The bill expands state flexibility, account-based subsidies, employer incentives, and price transparency to increase consumer choice and employer coverage options—but does so at the risk of weakening federal protections, creating uneven access across states, adding administrative complexity, and leaving low‑income and vulnerable people exposed to higher costs or restricted benefits.
Low- and moderate-income enrollees in States that obtain ACA section 1335 waivers will receive their premium tax credits and cost‑sharing reductions as deposits into Tax-Advantaged Trump Health Freedom Accounts (THFAs), with flexibility on payment timing and the ability to buy waiver-authorized coverage (including limited rollovers), preserving subsidy value and giving beneficiaries more control.
Small employers in waiver States (and their employees) get a substantially larger and longer-lasting small-business tax credit (up to 50% of qualifying expenses, extended beyond current phaseouts), lowering employers' net premium costs and encouraging more employer-sponsored coverage.
Patients (including Medicare and Medicaid beneficiaries) gain clearer, standardized, actual pricing and comparable data across hospitals and plans, making it easier to compare costs, reduce surprise bills, and shop for value.
Low- and moderate-income residents may face higher premiums, less comprehensive coverage, and larger out-of-pocket costs if state waivers weaken ACA protections and subsidies are calculated using a national average silver premium that is too low for local markets.
Replacing or loosening federal marketplace rules and allowing cross‑state sales under differing standards could reduce consumer protections (e.g., guaranteed issue, essential health benefits), create coverage gaps or exclusions, and enable regulatory arbitrage that harms people with preexisting or chronic conditions.

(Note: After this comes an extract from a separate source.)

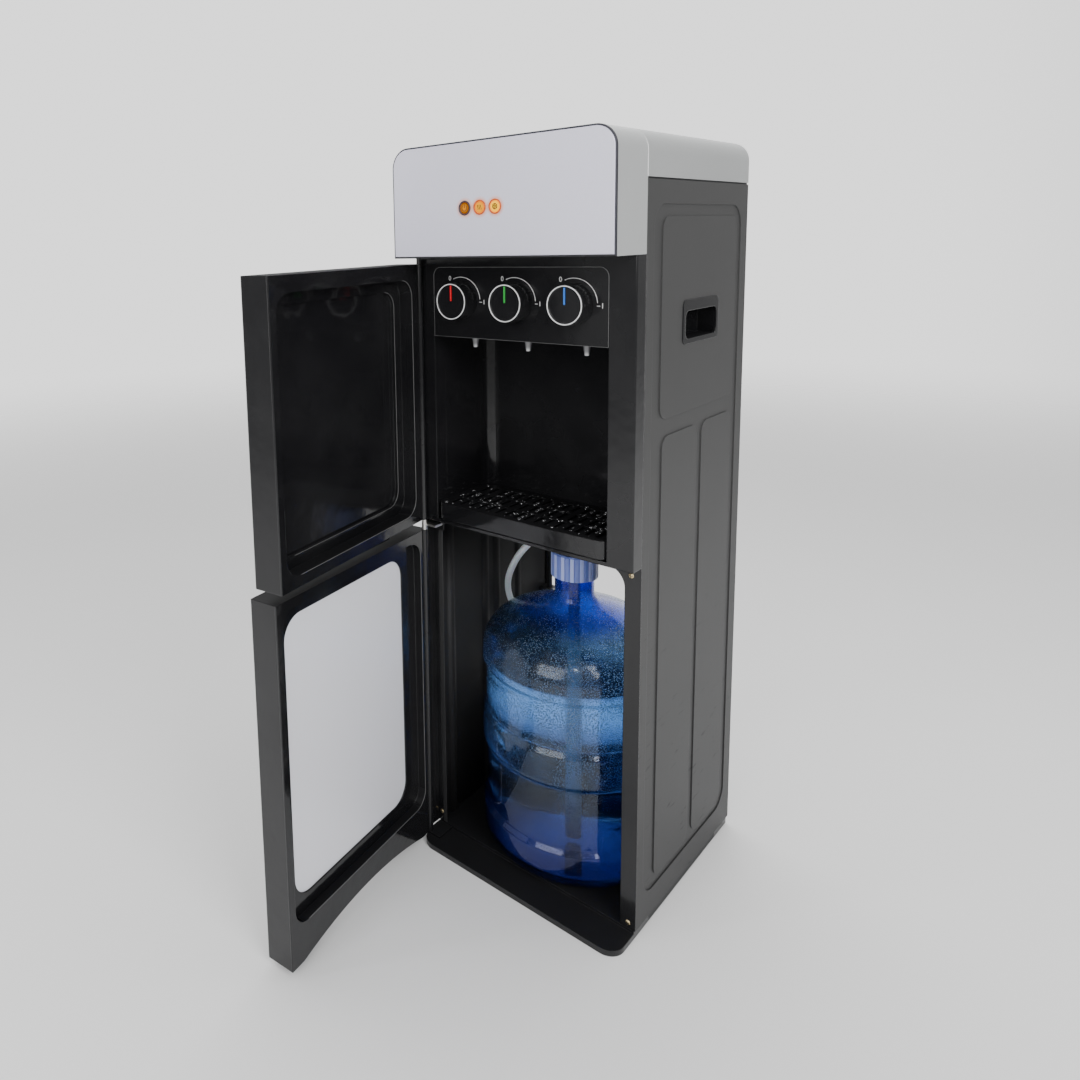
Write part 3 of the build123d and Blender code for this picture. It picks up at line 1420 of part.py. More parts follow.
def bottle_outline(inset, close_top):
    """Half of the bottle's outline from the middle of its base to the top of its neck."""
    points = [(0, inset), (base_radius, inset), (bottle_radius - inset, ring_heights[0] - ring_half)]
    bends = [foot_bend, side_bend]
    for index, ring in enumerate(ring_heights):
        last = index == len(ring_heights) - 1
        if index > 0:
            points.append((bottle_radius - inset, ring - ring_half))
            bends.append(ring_bend)
        if not last:
            points.append((bottle_radius - inset, ring + ring_half))
            points.append((waist_radius - inset, ring + ring_half + waist_run))
            points.append((waist_radius - inset, ring_heights[index + 1] - ring_half - waist_run))
            bends.extend([ring_bend, ring_bend, ring_bend])
    points.append((bottle_radius - inset, shoulder_start - inset))
    points.append((neck_radius - inset, shoulder_end - inset))
    bends.extend([shoulder_bend, neck_bend])
    points.append((neck_radius - inset, close_top))
    return points, bends


bottle_plane = Plane(origin=(bottle_x, bottle_y, bottle_base_z), x_dir=(1, 0, 0), z_dir=(0, -1, 0))
bottle_axis = Axis((bottle_x, bottle_y, 0), (0, 0, 1))
neck_height = neck_top_z - bottle_base_z
with BuildPart() as water_bottle:
    for inset, top, mode in ((0, neck_height, Mode.ADD), (bottle_wall, neck_height + 1, Mode.SUBTRACT)):
        outline_points, outline_bends = bottle_outline(inset, top)
        with BuildSketch(bottle_plane):
            with BuildLine():
                FilletPolyline(*outline_points, radius=outline_bends)
                Polyline(outline_points[-1], (0, top), outline_points[0])
            make_face()
        revolve(axis=bottle_axis, mode=mode)
water_bottle.part.label = "water_bottle"
export_step(water_bottle.part, "parts/water_bottle.step")

# ---- Bottle cap with its elbow ----
cap_ribs = 30
cap_rib = 1.0
neck_gap = 0.3
elbow_radius = 11.0
elbow_z = 463.0
barb_radius = 4.0
barb_reach = 25.0
cap_step = 2.0
cap_edge = 3.0
elbow_share = 0.7
hose_radius = 5.0
hose_start = (bottle_x - barb_reach, bottle_y, elbow_z)
with BuildPart() as bottle_cap:
    with BuildSketch(Plane.XY.offset(cap_bottom_z)):
        with Locations((bottle_x, bottle_y)):
            Circle(cap_radius)
            with PolarLocations(cap_radius, cap_ribs):
                RegularPolygon(cap_rib, 4, mode=Mode.SUBTRACT)
    extrude(amount=cap_top_z - cap_bottom_z - cap_step)
    with BuildSketch(Plane.XY.offset(cap_top_z - cap_step)):
        with Locations((bottle_x, bottle_y)):
            Circle(cap_radius - cap_rib)
    extrude(amount=cap_step)
    with BuildSketch(Plane.XY.offset(cap_bottom_z)):
        with Locations((bottle_x, bottle_y)):
            Circle(neck_radius + neck_gap)
    extrude(amount=neck_top_z + neck_gap - cap_bottom_z, mode=Mode.SUBTRACT)
    with BuildSketch(Plane.XY.offset(cap_top_z)):
        with Locations((bottle_x, bottle_y)):
            Circle(elbow_radius)
    extrude(amount=elbow_z + elbow_radius * elbow_share - cap_top_z)
    fillet(bottle_cap.edges().group_by(Axis.Z)[-1], cap_edge)
    with BuildSketch(Plane(origin=(bottle_x, bottle_y, elbow_z), x_dir=(0, 1, 0), z_dir=(-1, 0, 0))):
        Circle(barb_radius)
    extrude(amount=bottle_x - hose_start[0])
bottle_cap.part.label = "bottle_cap"
export_step(bottle_cap.part, "parts/bottle_cap.step")

# ---- Suction tube: from the cap to just above the bottle's base, slotted at its foot ----
tube_radius = 8.0
tube_bore = 6.0
tube_foot_gap = 8.0
tube_foot_z = bottle_base_z + bottle_wall + tube_foot_gap
with BuildPart() as suction_tube:
    with BuildSketch(Plane.XY.offset(tube_foot_z)):
        with Locations((bottle_x, bottle_y)):
            Circle(tube_radius)
            Circle(tube_bore, mode=Mode.SUBTRACT)
    extrude(amount=neck_top_z + neck_gap - tube_foot_z)
    with BuildSketch(Plane.XY.offset(tube_foot_z)):
        with Locations((bottle_x, bottle_y)):
            Rectangle(3 * tube_radius, tube_radius / 2)
    extrude(amount=tube_radius, mode=Mode.SUBTRACT)
suction_tube.part.label = "suction_tube"
export_step(suction_tube.part, "parts/suction_tube.step")

# ---- Hose: from the cap's elbow down in a loop at the bottle's left to the rear port ----
plug_radius = 6.5
plug_length = 16.0
plug_edge = 1.0
plug_end = 3.0
plug_front_y = port_front_y - fit_gap - plug_length
first_run = 26.0
last_run = 26.0
bend_share = 0.45
hose_points = [
    hose_start,
    (hose_start[0] - first_run, bottle_y, elbow_z),
    (port_x + 48.0, bottle_y + 7.0, elbow_z - 25.0),
    (port_x + 15.0, bottle_y + 19.0, elbow_z - 64.0),
    (port_x - 14.0, bottle_y + 39.0, port_z + 58.0),
    (port_x - 12.0, bottle_y + 55.0, port_z + 13.0),
    (port_x - 5.0, plug_front_y - 59.7, port_z - 6.0),
    (port_x, plug_front_y - last_run, port_z),
    (port_x, plug_front_y, port_z),
]


def bend_radii(points):
    """For each inner point of a route: bend_share of the shorter run over the tangent of half the turn."""
    radii = []
    for before, here, after in zip(points, points[1:], points[2:]):
        run_in = Vector(*here) - Vector(*before)
        run_out = Vector(*after) - Vector(*here)
        half_turn = radians(run_in.get_angle(run_out)) / 2
        radii.append(bend_share * min(run_in.length, run_out.length) / tan(half_turn))
    return radii


hose_radii = bend_radii(hose_points)
print("hose bend radii", [round(radius, 1) for radius in hose_radii])
with BuildPart() as suction_hose:
    with BuildLine() as hose_path:
        FilletPolyline(*hose_points, radius=hose_radii)
    with BuildSketch(Plane(origin=hose_points[0], z_dir=(-1, 0, 0))):
        Circle(hose_radius)
    sweep()
hose_length = hose_path.wire().length
print("hose length", round(hose_length, 1))
print("hose volume", round(suction_hose.part.volume), "against", round(hose_length * pi * hose_radius**2))
suction_hose.part.label = "suction_hose"
export_step(suction_hose.part, "parts/suction_hose.step")

with BuildPart() as hose_plug:
    with BuildSketch(facing_front(plug_front_y + plug_length)):
        with Locations((port_x, port_z)):
            Circle(plug_radius)
    extrude(amount=plug_length)
    chamfer(hose_plug.faces().sort_by(Axis.Y)[0].edges(), plug_edge)
    with BuildSketch(facing_front(plug_front_y + plug_length)):
        with Locations((port_x, port_z)):
            Circle(spigot_radius + fit_gap)
    extrude(amount=plug_length - plug_end, mode=Mode.SUBTRACT)
hose_plug.part.label = "hose_plug"
export_step(hose_plug.part, "parts/hose_plug.step")
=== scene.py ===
# %% [markdown]
# A bottom load water cooler is a tall steel cabinet with a tap niche behind an upper door and a
# bottle bay behind a lower one. Its solids come from the CAD model, already packed. This lesson
# gives them their finishes and adds the small things that only the eye needs: printed marks,
# lamp symbols, screws, the hose as a soft curve, the water and its drops. Lengths are metres,
# the origin lies on the floor under the middle of the cabinet, +X is right and +Y is the rear.

# %% Load the frame
import json
import math
import random
import bmesh
import bpy
from mathutils import Matrix, Vector


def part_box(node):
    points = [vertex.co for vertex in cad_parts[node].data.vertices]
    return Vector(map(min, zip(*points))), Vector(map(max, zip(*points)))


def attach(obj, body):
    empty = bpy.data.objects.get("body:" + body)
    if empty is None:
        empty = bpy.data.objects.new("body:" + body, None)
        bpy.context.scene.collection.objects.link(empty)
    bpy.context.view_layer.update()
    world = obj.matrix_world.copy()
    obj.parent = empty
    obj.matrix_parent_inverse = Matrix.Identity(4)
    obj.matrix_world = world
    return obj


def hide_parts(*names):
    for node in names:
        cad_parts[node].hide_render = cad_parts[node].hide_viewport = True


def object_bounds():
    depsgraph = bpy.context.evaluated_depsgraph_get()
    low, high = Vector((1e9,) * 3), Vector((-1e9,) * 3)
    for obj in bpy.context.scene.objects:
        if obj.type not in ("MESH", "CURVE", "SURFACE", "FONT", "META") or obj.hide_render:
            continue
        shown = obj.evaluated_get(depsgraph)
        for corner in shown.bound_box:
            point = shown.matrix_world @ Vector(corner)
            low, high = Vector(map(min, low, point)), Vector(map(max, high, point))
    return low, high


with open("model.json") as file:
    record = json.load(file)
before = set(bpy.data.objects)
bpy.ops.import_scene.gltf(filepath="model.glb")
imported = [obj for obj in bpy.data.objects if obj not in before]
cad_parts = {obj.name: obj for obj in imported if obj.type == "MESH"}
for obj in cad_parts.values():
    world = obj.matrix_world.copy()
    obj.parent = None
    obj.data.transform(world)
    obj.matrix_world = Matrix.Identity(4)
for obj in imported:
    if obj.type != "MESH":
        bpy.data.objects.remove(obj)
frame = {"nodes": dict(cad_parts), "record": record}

solid_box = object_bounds()

# %% [markdown]
# The camera stands to the right of the open doors at chest height, looking a little down. Its
# place, turn and lens were solved from the cabinet's straight edges, so the render lies over the
# photograph. A small shift keeps the cabinet's uprights where the photograph has them.

# %% Camera
eye = Vector((0.60345, -1.07167, 0.89731))
yaw = 0.78607
pitch = 0.14089
roll = -0.03234
lens = 28.148
frame_shift = (0.17436, -0.16518)

back = Vector((math.sin(yaw) * math.cos(pitch), -math.cos(yaw) * math.cos(pitch), math.sin(pitch)))
level = Vector((0, 0, 1)).cross(back).normalized()
upright = back.cross(level)
right = level * math.cos(roll) + upright * math.sin(roll)
up = upright * math.cos(roll) - level * math.sin(roll)

camera = bpy.data.objects.new("camera", bpy.data.cameras.new("camera"))
bpy.context.scene.collection.objects.link(camera)
camera.matrix_world = Matrix.Translation(eye) @ Matrix((right, up, back)).transposed().to_4x4()
camera.data.lens = lens
camera.data.shift_x, camera.data.shift_y = frame_shift
bpy.context.scene.camera = camera
print("camera at", [round(value, 3) for value in eye])

# %% [markdown]
# The suction hose is limp and milky. It leaves the elbow on the bottle's cap, loops down behind
# the bottle's left shoulder and ends in a push-on plug at the rear of the bay. A NURBS spline
# with a few listed control points bends evenly, as a real hose does.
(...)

THFA rules explicitly prohibit use of funds for most abortion services and gender‑affirming transition procedures (including certain prescription and hormonal therapies), reducing access and increasing out‑of‑pocket costs for women and transgender people.
Based on analysis of 5 sections of legislative text.
Allows States to replace ACA premium tax credits with federal deposits into new THFAs, changes HSA/tax rules and small‑employer credits, and tightens price transparency rules.
Introduced December 9, 2025 by August Pfluger · Last progress December 9, 2025
Creates a federal option for States to waive many Affordable Care Act rules and replace individual premium tax credits and cost‑sharing reductions with deposited amounts into new “Trump Health Freedom Accounts” (THFAs) for residents of waiver States, available for 2026 plan/tax years. It also changes HSA rules for THFAs, expands the small‑employer health insurance tax credit in waiver States, and requires HHS (with Treasury and Labor) to strengthen price transparency and outcomes reporting within 90 days of enactment.